I made the phone call the first year he and I were together and picked her up as a suprise for him on fathers day. We all bonded. Rocky for a while, but she is my daughter in everyway and almost nine years laters spends more time with us then with her bio-mom.
I directed Stuffy here, and hopefully he will a touch of his story as he is also in our shoes only he is the custodial parent with the NCP being a no show with loads of excuses. But I cannot speak for him and I think it would be best told from first person than third.
Karol, I know I missed you online the other day, but I would like to get with you now more than ever and make set plans for us to get together with all the little heathens and meet this summer someplace in the middle.
Give the littlepoets and extra big hug for me, and thank the olderpoets for me. I hope they realise just how important their roles and hike takings are. Hopefully it will build an even stronger bond between them all.
I’m sorry, I know I’m usually a long winded poster, but this subject is so emotionally hard for me. I feel for these children. Mine, yours, Stuffys, and all others who have been or are going through something like this.

Darn, I got so wrapped up in my own emotion I forgot I wanted to address this.
Missy2U, you might want to look into claiming abandonment. IIRC in my state, Iowa, it takes three months of no contact.
I’m not sure if you have to contact the state or a lawyer or both, but I remember a friend doing this and he had to post something in the paper about it for three months. If nobody makes contact contesting it goes through.
Ugh, I can’t think right now, but maybe I got the ball rolling in someone elses head and they could shed some light and head you in a direction.
Lots of hugs for the 2U family and I hope you all find the right path.

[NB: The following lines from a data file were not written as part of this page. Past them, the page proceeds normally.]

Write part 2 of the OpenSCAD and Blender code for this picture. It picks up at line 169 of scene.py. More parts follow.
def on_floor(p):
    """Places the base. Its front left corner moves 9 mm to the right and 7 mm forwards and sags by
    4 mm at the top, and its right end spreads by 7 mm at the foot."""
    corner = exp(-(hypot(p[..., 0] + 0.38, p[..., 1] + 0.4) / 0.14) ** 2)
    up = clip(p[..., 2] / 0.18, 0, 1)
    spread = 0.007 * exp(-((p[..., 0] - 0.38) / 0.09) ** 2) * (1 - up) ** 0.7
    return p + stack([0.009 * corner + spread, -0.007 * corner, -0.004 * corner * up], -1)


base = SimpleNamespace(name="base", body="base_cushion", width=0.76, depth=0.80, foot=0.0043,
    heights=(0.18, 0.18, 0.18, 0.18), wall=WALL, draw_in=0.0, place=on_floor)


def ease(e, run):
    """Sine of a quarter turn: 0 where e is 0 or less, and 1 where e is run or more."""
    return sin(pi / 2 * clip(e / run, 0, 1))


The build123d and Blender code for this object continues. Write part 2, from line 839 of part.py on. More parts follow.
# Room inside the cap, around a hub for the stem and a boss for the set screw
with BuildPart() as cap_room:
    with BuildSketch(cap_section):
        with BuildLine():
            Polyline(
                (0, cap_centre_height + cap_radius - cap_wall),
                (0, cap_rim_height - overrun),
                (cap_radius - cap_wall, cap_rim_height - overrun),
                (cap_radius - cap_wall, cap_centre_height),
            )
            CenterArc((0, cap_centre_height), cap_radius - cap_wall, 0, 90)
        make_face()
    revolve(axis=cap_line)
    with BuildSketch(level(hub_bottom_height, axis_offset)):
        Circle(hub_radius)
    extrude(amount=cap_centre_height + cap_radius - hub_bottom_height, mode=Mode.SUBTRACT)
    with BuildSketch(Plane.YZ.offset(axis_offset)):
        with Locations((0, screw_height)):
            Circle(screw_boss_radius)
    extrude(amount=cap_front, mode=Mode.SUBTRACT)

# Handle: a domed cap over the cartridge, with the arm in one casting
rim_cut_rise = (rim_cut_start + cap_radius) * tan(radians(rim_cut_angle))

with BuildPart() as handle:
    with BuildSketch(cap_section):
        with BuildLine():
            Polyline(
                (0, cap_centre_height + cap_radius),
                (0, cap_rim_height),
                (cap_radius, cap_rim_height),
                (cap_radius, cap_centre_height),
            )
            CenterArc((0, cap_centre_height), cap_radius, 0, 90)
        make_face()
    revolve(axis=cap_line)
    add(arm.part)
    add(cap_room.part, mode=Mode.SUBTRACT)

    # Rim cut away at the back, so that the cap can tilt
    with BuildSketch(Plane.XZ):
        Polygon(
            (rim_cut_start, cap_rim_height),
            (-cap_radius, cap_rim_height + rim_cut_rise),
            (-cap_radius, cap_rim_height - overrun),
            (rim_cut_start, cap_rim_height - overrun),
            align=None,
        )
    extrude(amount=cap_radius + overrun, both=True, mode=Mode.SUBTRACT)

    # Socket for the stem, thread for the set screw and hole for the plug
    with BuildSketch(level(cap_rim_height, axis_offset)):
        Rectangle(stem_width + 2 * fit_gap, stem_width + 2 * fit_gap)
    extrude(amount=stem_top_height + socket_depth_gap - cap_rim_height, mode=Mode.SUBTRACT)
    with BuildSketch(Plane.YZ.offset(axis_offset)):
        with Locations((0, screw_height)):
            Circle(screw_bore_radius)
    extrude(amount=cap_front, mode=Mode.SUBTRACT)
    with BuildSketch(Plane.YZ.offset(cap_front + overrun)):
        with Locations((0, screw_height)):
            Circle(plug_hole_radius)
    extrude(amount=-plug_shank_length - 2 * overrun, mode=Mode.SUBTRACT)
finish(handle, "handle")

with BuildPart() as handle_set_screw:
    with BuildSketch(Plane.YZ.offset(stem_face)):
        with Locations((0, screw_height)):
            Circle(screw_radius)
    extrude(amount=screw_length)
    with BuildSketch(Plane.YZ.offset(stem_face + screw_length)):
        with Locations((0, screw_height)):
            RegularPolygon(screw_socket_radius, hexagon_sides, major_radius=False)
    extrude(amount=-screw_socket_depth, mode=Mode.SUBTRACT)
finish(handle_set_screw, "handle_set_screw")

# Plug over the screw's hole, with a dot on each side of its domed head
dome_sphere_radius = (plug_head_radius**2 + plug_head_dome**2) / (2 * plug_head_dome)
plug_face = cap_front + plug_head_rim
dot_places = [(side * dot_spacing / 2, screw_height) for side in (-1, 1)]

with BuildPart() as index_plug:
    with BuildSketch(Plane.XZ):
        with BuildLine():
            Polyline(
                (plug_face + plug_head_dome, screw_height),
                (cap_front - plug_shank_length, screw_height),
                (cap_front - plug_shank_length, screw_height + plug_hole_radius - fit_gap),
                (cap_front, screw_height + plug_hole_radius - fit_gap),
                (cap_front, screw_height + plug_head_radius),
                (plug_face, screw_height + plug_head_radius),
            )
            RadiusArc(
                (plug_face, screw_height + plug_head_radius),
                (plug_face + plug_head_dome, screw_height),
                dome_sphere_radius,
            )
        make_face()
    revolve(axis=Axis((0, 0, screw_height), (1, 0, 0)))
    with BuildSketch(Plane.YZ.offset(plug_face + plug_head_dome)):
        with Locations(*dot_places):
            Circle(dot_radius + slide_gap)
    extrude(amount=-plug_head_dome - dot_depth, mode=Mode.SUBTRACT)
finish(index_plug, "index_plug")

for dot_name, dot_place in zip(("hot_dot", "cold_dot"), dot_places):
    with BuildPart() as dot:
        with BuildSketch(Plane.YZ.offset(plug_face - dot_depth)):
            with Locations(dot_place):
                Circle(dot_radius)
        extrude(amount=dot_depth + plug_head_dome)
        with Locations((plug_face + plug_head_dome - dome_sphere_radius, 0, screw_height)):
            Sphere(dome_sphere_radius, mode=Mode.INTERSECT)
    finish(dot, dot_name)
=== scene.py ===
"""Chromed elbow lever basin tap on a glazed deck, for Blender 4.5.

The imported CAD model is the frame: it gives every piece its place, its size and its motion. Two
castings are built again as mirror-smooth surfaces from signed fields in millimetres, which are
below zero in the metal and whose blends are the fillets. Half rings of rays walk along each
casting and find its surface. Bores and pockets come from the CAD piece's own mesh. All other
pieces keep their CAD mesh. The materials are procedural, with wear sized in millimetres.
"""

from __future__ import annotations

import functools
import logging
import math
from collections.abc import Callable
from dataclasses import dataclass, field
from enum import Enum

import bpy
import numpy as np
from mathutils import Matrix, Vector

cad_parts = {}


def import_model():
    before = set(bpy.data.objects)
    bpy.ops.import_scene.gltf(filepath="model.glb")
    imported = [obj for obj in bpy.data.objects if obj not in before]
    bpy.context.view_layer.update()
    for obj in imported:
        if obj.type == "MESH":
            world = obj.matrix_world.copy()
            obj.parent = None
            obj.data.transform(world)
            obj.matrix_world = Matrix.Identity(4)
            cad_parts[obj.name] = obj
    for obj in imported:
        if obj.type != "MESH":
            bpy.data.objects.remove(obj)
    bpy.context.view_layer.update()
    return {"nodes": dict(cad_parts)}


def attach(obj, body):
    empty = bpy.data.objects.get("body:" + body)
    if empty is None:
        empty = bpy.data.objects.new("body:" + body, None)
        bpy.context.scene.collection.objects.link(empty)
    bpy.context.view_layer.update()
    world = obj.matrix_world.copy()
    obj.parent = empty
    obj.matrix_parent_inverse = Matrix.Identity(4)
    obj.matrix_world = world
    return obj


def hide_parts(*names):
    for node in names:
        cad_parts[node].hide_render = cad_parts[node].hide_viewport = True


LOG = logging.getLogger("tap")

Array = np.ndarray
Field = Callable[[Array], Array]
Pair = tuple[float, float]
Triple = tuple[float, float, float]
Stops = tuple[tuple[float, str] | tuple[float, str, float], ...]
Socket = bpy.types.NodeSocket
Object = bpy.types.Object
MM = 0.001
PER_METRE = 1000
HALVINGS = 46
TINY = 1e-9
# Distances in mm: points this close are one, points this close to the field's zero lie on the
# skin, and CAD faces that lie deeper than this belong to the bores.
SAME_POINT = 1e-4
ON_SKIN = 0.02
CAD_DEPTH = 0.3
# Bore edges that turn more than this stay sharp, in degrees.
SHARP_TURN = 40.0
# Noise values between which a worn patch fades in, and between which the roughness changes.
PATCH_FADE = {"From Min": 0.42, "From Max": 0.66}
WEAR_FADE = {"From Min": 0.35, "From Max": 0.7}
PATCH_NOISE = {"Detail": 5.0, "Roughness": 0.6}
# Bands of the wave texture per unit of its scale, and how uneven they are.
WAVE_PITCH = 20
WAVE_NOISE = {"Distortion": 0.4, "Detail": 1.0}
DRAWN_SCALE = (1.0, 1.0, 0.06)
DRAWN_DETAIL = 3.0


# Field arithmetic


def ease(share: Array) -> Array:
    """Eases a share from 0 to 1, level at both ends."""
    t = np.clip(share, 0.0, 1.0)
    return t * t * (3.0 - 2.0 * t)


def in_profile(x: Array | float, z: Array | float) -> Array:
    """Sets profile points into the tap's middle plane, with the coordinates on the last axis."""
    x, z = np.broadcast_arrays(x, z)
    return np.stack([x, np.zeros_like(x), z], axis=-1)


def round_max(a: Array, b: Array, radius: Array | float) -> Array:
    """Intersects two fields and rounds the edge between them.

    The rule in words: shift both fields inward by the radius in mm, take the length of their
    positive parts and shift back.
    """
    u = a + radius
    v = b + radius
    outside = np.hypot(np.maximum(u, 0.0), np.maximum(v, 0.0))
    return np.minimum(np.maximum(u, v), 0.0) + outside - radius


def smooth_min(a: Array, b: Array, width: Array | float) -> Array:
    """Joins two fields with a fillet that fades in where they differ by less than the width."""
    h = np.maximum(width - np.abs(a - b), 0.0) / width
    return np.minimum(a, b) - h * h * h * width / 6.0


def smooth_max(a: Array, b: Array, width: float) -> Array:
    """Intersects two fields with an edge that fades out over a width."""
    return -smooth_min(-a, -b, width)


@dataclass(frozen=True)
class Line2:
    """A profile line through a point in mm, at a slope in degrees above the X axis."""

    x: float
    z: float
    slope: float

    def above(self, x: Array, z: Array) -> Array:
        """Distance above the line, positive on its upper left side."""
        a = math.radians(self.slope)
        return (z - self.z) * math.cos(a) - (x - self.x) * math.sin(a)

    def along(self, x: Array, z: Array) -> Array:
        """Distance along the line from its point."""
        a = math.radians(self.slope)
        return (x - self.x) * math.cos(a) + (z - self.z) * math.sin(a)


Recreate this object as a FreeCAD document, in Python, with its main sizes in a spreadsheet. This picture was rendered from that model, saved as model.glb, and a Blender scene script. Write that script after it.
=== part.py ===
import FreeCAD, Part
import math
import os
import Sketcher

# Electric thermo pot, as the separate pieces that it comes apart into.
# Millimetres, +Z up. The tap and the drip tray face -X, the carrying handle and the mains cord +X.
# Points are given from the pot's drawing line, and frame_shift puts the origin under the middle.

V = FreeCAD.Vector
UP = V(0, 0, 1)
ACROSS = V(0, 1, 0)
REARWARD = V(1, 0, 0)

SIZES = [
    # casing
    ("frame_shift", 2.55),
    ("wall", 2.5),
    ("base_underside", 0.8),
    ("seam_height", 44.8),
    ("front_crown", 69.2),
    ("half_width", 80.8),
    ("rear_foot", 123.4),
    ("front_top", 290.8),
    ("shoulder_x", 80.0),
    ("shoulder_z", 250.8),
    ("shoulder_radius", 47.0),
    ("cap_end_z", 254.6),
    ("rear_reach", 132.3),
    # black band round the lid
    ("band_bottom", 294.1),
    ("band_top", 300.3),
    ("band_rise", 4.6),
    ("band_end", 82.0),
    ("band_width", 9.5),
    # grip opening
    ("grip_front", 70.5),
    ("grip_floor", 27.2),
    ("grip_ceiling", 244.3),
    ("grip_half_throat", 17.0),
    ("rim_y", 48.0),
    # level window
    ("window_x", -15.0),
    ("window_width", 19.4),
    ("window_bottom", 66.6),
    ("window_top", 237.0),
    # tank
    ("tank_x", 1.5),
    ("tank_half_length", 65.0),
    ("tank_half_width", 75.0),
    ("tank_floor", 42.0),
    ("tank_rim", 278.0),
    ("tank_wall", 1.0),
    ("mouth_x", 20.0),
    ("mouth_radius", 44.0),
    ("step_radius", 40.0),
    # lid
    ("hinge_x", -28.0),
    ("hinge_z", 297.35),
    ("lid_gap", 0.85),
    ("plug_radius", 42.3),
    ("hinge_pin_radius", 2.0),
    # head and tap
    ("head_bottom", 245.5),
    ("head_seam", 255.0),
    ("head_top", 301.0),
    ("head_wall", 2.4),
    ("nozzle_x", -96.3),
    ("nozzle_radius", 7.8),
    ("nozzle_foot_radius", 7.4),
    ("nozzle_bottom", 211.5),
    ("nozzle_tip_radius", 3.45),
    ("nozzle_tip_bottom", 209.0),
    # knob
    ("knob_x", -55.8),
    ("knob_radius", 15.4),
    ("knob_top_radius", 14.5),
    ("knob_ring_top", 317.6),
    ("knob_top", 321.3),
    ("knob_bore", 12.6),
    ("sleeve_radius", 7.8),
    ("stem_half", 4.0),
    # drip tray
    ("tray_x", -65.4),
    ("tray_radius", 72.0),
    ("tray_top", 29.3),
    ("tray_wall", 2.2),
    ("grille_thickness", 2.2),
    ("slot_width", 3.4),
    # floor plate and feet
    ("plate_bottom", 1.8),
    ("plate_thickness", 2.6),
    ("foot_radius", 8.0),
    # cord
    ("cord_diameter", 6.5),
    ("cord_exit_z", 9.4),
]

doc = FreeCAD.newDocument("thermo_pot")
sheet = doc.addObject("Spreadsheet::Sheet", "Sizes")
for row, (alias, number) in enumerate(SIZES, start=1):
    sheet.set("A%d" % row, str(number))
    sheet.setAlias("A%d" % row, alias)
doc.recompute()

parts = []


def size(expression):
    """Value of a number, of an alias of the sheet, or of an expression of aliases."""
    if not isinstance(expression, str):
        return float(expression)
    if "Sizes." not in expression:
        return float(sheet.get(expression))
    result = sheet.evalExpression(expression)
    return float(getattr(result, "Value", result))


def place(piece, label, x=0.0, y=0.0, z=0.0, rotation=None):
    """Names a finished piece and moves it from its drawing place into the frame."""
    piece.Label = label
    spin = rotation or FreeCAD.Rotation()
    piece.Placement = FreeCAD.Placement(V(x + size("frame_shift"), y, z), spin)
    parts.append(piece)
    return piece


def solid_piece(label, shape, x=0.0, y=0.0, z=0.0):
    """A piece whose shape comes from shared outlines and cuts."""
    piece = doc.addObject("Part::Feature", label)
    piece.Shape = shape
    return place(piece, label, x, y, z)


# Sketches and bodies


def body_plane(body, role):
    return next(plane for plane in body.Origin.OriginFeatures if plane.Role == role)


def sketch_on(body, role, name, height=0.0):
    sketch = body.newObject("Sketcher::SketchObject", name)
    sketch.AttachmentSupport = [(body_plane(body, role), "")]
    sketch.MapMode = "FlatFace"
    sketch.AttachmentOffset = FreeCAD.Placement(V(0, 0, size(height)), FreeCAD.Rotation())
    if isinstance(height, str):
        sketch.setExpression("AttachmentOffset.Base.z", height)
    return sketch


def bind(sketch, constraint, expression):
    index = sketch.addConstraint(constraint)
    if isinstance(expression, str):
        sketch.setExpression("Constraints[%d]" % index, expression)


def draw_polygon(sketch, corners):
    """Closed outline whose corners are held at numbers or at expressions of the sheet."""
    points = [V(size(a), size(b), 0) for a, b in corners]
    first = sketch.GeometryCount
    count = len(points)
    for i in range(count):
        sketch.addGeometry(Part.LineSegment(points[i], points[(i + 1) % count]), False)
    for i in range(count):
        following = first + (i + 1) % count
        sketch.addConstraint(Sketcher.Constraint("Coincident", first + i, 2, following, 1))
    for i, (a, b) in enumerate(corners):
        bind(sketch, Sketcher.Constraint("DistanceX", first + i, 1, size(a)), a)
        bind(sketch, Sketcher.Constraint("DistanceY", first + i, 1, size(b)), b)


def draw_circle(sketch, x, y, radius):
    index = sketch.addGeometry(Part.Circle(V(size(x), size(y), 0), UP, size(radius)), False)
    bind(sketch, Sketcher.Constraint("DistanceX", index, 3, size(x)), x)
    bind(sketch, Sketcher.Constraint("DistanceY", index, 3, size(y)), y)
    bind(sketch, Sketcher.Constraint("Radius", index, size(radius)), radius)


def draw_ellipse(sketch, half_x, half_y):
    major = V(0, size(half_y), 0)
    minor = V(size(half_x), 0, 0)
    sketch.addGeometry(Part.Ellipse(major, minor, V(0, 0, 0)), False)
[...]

It’s parents like Mr2U, my step-father, Stuffy, his wife Nae, and on a starting level Todd who make the Brad Paisley song get to me everytime. “The Man He Didn’t Have To Be”.
Not rushing anything Bodypoet and Todd, but from the sounds of things you sound blissfully happy and he sounds great with the kids. Just letting you know I’m rooting for you! :wink:

So sorry bodypoet, and my heart breaks for your little man. I don’t envy you the job of trying to ease his mind in the face of his father’s cruelty.
This thread makes me so sad, that there are so many people–even in our little sample of the population–who have been hurt by their selfish parents or exes. My children are so important to me that the thought of even a couple days going by without being with them is unbearable. And yet their father behaves as if they don’t exist. He hasn’t even called since I was six months pregnant with the baby, who is now four months old. And child support? Ha! I’ve reached the point where I don’t even want him to call or come around ever–out of fear of exactly the kind of things mentioned in this thread. Better no father at all, IMO, than one who does nothing but hurt and dissapoint.